# Lake Snowden saugeye



## shadowalker (May 7, 2004)

just moves down here a year ago,any good saugeye fishing in lake Snowden this time of year? Appreciate any help.Shadowalker


----------



## Flathead76 (May 2, 2010)

Live 5 minutes from there. Have tried and have never caught one there. Anymore I just drive up to buckeye lake if I want to target them.


----------



## shadowalker (May 7, 2004)

shadowalker said:


> just moves down here a year ago,any good saugeye fishing in lake Snowden this time of year? Appreciate any help.Shadowalker


Thanks for heads up carp.Im missing Indian lake right now.


----------



## 1MoreKast (Mar 15, 2008)

When I lived down that way I never caught eyes in Snowden either. I would recommend fishing the Hocking for eyes. I used to catch some good fish around Athens. 1/8oz, 1/4oz jigs and grubs is all you need. This is an older picture from my flip phone back in the day but this was at Whites Mill on a 1/8oz jig and Berkley power worm.


----------



## TheCream (Mar 19, 2009)

If you're fishing the Hocking, the vast majority you catch are going to be sauger, not saugeye. I've fished the area around the Mill for many, many years. I can think of two saugeye I have caught there...and thousands of sauger. I can think of two walleye I've caught in the area, also, and I lost a really nice walleye at the bank in the fall of 2018.


----------



## 1MoreKast (Mar 15, 2008)

Cream is right - you can catch sauger all day long.


----------



## TheCream (Mar 19, 2009)

I caught one saugeye at Snowden, several years ago. I don't fish it as much as I used to. It was a tank, though, and gave me a good kayak sleigh ride with a fly rod.
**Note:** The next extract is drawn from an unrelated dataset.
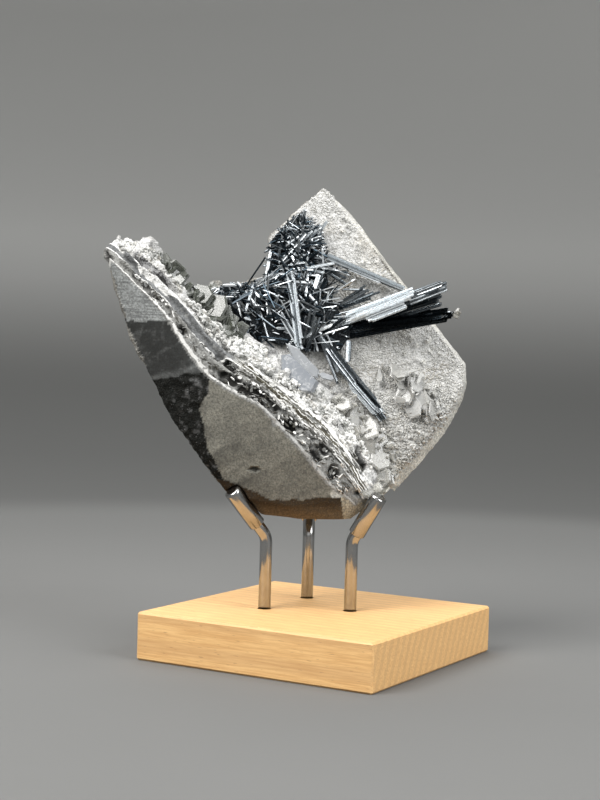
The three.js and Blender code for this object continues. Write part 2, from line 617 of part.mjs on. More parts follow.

A buddy of mine I was with caught a fat 3-4lb saugeye out there when I was with him a few years after while we were crappie fishing.


----------



## Be Like Water (Oct 12, 2014)

I've tried for years and never caught one there, trolling typical saugeye baits and lots of live bait also.

Agreed that best bet is the hocking, and yes it will have mostly sauger but I pulled out a 25" saugeye last fall.


----------